Review # 2 was written on 2014-10-05 00:00:00
2011was given a rating of 4 stars Eugene Carlisle
I like this book slightly less than Dillard's other books because she uses other people's words more than her own. For some people, that might make this book stronger, but I miss her being the strongest presence. This combines a French philosopher/Jesuit priest who would turn out to be one of the most important paleontologists of the 20th century, Hasidic Judaism, scientific information on sand, and a personal journey through the middle east. But it isn't about those things - the book is really pondering birth, death, existence, value. "We who breathe air now will join the already dead layers of us who breathed air once. We arise from dirt and dwindle to dirt, and the might of the universe is arrayed against us." "There were no formerly heroic times, and there was no formerly pure generation. There is no one here but us chickens, and so it has always been: a people busy and powerful, knowledgeable, ambivalent, important, fearful, and self-aware; a people who scheme, promote, deceive, and conquer; who pray for their loved ones, and long to flee misery and skip death.

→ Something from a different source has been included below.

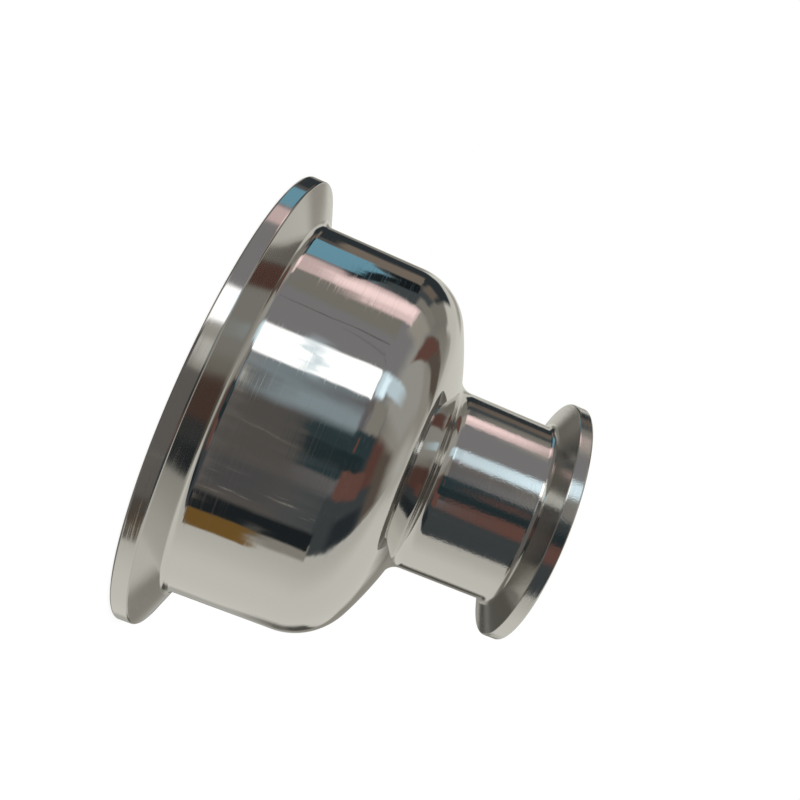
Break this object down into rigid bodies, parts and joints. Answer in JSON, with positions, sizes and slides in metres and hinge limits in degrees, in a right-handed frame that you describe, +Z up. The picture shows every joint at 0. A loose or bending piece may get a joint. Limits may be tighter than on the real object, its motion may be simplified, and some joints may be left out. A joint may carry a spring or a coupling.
{
  "type": "sanitary clamp reducer",
  "caption": "Stainless steel bowl reducer with a dished head, joining a large clamped tube end to a small one on one axis.",
  "frame": {"origin": "centre of the large end's face, which the part stands on", "axes": "+Z up the axis, from the large face to the small face; the part is round about Z"},
  "size_m": [0.091, 0.091, 0.0673],
  "materials": {
    "polished_steel": "stainless steel: tubes and head polished to a mirror, flanges turned to a satin"
  },
  "bodies": {
    "root": {"reducer_body": "polished_steel"}
  },
  "joints": []
}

It is a weakening and discoloring idea, that rustic people knew God personally once upon a time - or even knew selflessness or courage or literature - but that it is too late for us. In fact, the absolute is available to everyone in every age. There never was a more holy age than ours, and never a less." "You can live as a particle crashing about and colliding in a welter of materials with God, or you can live as a particle crashing about and colliding in a welter of materials without God. But you cannot live outside the welter of colliding materials." "We know we must yield, if only intellectually. Okay, we're a lousy snowflake. Okay, we're a tree. These dead loved ones we mourn were only those brown lower branches a tree shades and kills as it grows; the tree itself is thriving. But what kind of tree are we growing here, that could be worth such waste and pain? For each of us loses all we love, everyone we love. We grieve and leave." "Ecstasy, I think, is a soul's response to the waves holiness makes as it nears." This book made me want to read the letters of Teilard and Lucile Swan.